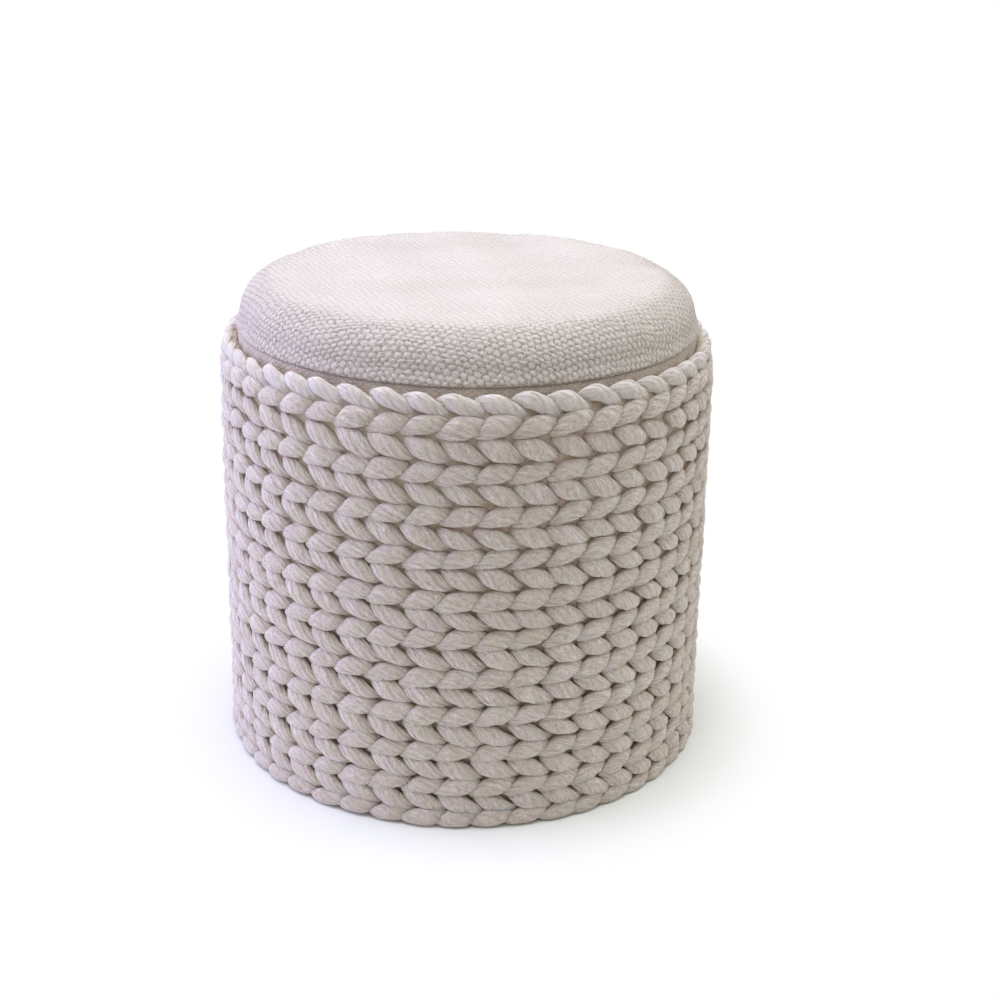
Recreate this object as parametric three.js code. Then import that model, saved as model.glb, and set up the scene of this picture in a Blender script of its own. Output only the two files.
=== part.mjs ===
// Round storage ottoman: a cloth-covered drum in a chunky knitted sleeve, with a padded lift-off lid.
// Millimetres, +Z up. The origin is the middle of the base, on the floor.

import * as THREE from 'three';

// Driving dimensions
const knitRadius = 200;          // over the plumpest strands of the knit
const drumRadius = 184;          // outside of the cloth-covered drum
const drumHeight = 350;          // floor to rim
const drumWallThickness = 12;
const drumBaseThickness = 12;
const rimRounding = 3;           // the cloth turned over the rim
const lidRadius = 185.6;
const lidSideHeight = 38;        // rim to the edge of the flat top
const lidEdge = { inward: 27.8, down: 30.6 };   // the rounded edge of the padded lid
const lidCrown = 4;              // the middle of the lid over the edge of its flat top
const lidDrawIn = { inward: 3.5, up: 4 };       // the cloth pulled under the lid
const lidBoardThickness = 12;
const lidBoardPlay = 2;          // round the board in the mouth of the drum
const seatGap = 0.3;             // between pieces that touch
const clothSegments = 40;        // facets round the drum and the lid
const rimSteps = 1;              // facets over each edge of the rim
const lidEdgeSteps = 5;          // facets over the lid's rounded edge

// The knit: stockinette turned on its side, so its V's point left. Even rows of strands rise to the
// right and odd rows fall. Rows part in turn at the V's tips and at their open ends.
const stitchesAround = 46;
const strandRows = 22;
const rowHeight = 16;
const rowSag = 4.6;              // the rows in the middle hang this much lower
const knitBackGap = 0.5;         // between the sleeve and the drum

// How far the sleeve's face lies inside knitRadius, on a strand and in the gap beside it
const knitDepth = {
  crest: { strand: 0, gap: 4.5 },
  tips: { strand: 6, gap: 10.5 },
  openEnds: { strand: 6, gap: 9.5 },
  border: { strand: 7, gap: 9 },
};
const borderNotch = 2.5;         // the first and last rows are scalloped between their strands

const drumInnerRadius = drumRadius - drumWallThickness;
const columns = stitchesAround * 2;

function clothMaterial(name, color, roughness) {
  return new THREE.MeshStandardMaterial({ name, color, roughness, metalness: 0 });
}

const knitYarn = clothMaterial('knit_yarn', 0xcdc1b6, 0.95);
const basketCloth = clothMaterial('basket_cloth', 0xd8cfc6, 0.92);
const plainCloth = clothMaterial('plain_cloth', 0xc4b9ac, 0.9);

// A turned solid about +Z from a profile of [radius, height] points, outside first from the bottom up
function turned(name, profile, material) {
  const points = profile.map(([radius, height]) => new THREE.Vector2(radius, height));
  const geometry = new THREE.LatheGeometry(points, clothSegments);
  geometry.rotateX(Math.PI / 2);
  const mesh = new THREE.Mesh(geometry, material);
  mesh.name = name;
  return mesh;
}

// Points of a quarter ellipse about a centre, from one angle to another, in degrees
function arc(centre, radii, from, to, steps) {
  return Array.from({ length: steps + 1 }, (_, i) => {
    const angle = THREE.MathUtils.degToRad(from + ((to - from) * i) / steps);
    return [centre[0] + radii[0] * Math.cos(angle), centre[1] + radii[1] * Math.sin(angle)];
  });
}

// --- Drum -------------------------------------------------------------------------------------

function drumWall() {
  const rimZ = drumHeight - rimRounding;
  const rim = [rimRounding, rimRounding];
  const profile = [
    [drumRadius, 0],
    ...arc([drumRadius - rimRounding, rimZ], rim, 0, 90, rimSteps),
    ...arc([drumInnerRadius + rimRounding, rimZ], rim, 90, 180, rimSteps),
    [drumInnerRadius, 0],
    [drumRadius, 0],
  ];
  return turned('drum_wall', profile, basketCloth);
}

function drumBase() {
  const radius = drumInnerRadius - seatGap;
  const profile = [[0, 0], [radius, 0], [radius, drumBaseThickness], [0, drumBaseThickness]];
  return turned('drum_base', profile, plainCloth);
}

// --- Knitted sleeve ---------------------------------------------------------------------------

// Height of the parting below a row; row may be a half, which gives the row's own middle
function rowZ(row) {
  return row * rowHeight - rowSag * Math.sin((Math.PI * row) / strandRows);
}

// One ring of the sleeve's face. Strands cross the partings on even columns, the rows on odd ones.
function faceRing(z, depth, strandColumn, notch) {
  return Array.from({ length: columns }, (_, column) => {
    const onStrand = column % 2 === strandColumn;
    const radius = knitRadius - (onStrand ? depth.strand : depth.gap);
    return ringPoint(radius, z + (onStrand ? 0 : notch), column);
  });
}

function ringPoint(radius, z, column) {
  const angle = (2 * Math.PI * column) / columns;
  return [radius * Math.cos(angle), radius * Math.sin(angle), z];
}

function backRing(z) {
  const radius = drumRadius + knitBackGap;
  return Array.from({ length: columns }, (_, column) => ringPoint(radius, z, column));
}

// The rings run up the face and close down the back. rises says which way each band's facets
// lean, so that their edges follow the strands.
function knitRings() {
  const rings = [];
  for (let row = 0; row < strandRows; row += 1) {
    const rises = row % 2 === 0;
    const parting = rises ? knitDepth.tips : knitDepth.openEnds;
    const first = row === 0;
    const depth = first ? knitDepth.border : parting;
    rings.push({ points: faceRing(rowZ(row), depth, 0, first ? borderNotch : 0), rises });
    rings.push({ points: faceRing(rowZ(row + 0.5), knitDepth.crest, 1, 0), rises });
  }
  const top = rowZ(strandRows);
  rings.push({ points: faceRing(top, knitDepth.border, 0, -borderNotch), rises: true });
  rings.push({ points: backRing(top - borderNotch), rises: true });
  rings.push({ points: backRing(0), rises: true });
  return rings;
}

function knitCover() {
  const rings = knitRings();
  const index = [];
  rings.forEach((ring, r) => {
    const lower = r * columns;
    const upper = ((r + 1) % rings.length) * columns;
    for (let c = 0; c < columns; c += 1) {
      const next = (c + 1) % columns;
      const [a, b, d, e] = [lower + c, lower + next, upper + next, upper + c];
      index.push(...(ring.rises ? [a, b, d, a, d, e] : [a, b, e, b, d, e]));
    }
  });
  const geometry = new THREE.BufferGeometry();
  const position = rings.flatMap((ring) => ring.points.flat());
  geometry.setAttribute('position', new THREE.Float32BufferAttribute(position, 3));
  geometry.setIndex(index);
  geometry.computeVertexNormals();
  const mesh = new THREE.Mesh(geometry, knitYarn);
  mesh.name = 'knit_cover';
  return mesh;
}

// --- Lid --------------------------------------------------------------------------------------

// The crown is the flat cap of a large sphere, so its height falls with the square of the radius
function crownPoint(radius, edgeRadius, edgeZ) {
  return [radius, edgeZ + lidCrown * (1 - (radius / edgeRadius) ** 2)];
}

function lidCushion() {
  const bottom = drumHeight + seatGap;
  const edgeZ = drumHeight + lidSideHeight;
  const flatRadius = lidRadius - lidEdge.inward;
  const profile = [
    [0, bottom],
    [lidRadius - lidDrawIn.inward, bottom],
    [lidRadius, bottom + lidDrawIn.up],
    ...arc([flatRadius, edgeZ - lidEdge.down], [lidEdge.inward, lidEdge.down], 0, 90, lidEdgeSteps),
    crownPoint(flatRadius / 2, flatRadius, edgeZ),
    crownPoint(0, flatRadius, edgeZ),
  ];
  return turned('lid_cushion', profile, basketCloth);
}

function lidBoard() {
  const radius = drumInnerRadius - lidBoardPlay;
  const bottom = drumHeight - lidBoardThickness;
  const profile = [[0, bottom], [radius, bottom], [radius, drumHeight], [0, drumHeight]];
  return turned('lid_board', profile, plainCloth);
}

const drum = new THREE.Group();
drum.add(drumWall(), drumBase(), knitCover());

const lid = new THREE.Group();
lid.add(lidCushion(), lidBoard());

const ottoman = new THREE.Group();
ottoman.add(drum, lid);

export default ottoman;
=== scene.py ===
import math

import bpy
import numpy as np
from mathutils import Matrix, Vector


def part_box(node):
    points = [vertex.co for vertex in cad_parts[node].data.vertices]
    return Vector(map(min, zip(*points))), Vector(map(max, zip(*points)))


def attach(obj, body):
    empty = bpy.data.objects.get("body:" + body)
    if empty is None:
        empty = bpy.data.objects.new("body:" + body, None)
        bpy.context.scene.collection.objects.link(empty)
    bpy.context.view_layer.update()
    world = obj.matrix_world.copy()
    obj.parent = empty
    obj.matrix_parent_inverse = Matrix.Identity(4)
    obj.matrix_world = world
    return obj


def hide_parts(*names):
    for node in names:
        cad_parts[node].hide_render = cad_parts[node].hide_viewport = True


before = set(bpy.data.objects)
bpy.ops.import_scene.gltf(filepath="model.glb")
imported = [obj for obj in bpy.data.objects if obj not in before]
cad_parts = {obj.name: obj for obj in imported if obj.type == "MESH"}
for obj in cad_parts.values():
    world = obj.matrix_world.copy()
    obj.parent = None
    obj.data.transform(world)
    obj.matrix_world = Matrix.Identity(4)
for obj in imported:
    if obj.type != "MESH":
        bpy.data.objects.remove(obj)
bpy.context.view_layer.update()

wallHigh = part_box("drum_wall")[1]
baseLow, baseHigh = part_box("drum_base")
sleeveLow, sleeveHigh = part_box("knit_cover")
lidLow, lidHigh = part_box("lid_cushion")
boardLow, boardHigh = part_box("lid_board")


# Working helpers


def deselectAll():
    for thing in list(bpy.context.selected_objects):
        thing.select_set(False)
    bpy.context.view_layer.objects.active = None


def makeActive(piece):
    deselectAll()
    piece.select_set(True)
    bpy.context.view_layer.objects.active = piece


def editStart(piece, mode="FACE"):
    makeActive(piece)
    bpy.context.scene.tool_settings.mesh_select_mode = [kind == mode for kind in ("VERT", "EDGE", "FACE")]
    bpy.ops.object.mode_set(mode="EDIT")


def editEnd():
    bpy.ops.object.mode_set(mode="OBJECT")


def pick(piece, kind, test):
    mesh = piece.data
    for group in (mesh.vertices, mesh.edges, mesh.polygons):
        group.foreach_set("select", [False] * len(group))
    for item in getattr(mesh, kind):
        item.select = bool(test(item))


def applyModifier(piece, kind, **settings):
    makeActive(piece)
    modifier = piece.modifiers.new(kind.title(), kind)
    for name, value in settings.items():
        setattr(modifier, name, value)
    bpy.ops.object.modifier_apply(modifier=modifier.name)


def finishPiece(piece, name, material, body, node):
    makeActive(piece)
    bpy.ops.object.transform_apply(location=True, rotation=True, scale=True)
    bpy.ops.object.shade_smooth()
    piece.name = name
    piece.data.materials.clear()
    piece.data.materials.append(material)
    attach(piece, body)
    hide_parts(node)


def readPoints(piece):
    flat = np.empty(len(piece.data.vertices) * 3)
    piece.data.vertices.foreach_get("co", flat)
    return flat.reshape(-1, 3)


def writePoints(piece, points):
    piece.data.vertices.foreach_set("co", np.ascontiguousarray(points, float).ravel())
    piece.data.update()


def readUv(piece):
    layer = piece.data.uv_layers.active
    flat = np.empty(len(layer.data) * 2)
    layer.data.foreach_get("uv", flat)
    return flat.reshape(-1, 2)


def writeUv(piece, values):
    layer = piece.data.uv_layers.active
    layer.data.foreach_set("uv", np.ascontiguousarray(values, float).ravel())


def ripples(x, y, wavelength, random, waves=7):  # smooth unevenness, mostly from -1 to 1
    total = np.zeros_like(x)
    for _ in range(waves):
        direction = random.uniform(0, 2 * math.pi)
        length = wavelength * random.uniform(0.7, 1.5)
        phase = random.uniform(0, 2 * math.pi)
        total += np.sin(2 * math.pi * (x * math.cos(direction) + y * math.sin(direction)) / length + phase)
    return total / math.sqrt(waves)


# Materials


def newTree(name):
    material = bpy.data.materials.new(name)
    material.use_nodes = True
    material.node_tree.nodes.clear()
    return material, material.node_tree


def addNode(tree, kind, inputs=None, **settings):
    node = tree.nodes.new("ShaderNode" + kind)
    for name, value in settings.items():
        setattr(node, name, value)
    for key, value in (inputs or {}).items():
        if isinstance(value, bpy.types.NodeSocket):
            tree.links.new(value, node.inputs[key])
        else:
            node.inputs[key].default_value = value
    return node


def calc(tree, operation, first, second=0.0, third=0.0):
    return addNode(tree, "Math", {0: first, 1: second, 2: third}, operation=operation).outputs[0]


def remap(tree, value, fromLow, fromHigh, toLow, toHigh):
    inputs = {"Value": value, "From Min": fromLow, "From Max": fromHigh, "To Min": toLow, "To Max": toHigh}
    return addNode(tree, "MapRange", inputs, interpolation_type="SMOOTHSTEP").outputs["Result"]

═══

§ PROBLEM DETAILS
Reproduce verbatim only the segment of the listing bounded by the line containing "const drum = new THREE.Group();" and the line containing "if empty is", with both boundary lines included.

§ SOLUTION TO THIS PROBLEM
const drum = new THREE.Group();
drum.add(drumWall(), drumBase(), knitCover());

const lid = new THREE.Group();
lid.add(lidCushion(), lidBoard());

const ottoman = new THREE.Group();
ottoman.add(drum, lid);

export default ottoman;
=== scene.py ===
import math

import bpy
import numpy as np
from mathutils import Matrix, Vector


def part_box(node):
    points = [vertex.co for vertex in cad_parts[node].data.vertices]
    return Vector(map(min, zip(*points))), Vector(map(max, zip(*points)))


def attach(obj, body):
    empty = bpy.data.objects.get("body:" + body)
    if empty is None:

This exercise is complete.